The minimum investment can vary greatly from one hedge fund to another. Many of them will have minimums between $500,000 to $1 million but some can be much higher, Hashemian says.
"This is part of the reason why hedge funds are mostly reserved for wealthy individuals that can invest the minimum without becoming too concentrated in one fund," he says.
The institutionally focused hedge fund managers could have higher minimums, Fulk says. There are also third-party feeder fund vehicles that provide access to hedge funds at lower minimums.
Are Hedge Funds Right for You?
Hedge funds have varying strategies, returns and fees and managers usually have the ability to alter the fund's strategy or assets without alerting shareholders. Some of the managers of these funds focus on improving your returns while others offer diversification such as including exposure to cryptocurrencies.
"Once an investor is clear on what they are seeking, they can more easily analyze the fund to determine whether the fund will help achieve their objective," Chung says.
High-net-worth investors should conduct research on the management team, past performance, risk exposure and the fund's forward-looking strategy, Hashemian says.
Fees are an important consideration and part of the equation. Hedge funds are traditionally more expensive than other pooled investment vehicles.
A common hedge fund fee is "two and 20" which means 2% per year of the assets that are being managed and another 20% of the profits, he says.
"This can sound expensive but the performance can make it worthwhile," Hashemian says.
Some hedge funds lowered their fees – charging 1.5% annual management fees and a 17.5% performance fee, Fulk says.
"However, access to the best hedge fund managers remains around 2% and 20% and can be higher for hedge fund managers that are highly differentiated," he says.
Hedge Funds Have Lock-up Periods
Unlike a stock or exchange-traded fund, the majority of hedge funds require investors to leave their money in the fund for a certain period before making any redemption. This is known as lock-up periods, notice periods or restrictions on redemptions and are detailed in the legal documents.
Hedge funds often invest in real estate or mineral exploration rights but offer less liquidity than ETFs, which can be sold the same day they are purchased.
While the period varies, it is typically at least one year, Hashemian says.
Experts say hedge funds are most likely suited for high-net-worth investors who are seeking high-risk investments and volatility to generate larger returns.
Hedge Funds Offer Diversification
Hedge funds can be a worthwhile investment because the assets allow them to diversify and provide a lack of correlation to the stock market.

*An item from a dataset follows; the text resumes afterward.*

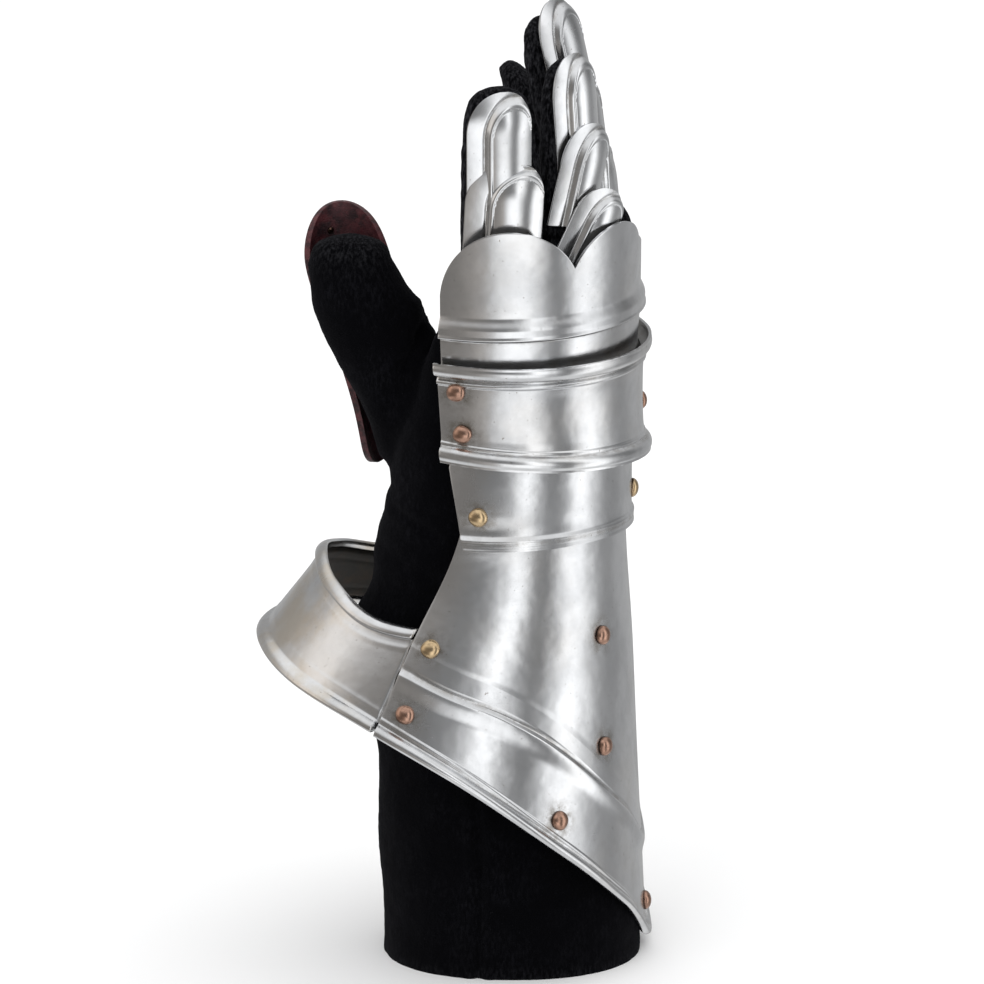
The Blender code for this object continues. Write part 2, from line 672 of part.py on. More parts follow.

"Wealthy people often want to access private investments and alternative investment strategies," Hashemian says. "They can hedge against traditional, systematic market risk by investing in noncorrelated assets."
Some investors prefer hedge funds because they can take additional risks that mutual funds, index funds and ETFs can not because the law imposes fewer restrictions and rules on them, Chung says.
But choosing the right hedge fund manager is not an easy task.
"Some hedge funds can be truly exceptional and you might find the next superstar," he says. "Warren Buffett started out managing investors' money through a hedge fund. Hedge funds can attract the best and the brightest."
There Are Barriers to Entry
Only accredited investors who meet the fund minimums can invest with a hedge fund. One of the main strategies that managers in hedge funds use include leverage and invest in private or alternative assets, the downside risk can be very large, Hashemian says.
Investors pay high fees for hedge fund managers to manage their assets and must also contend with their performance and whether it beats benchmarks such as the S&P 500 or the Dow Jones Industrial Average.
"Hedge funds have the reputation of underperforming the market but this is a bit of a misleading argument since many hedge funds are trying to maximize risk-adjusted returns," Chung says.
One major con: The number of players in the hedge fund universe has been stretched thin by too many new entrants, Fulk says. In return, it has made it more difficult to identify truly exceptional investment managers, he says.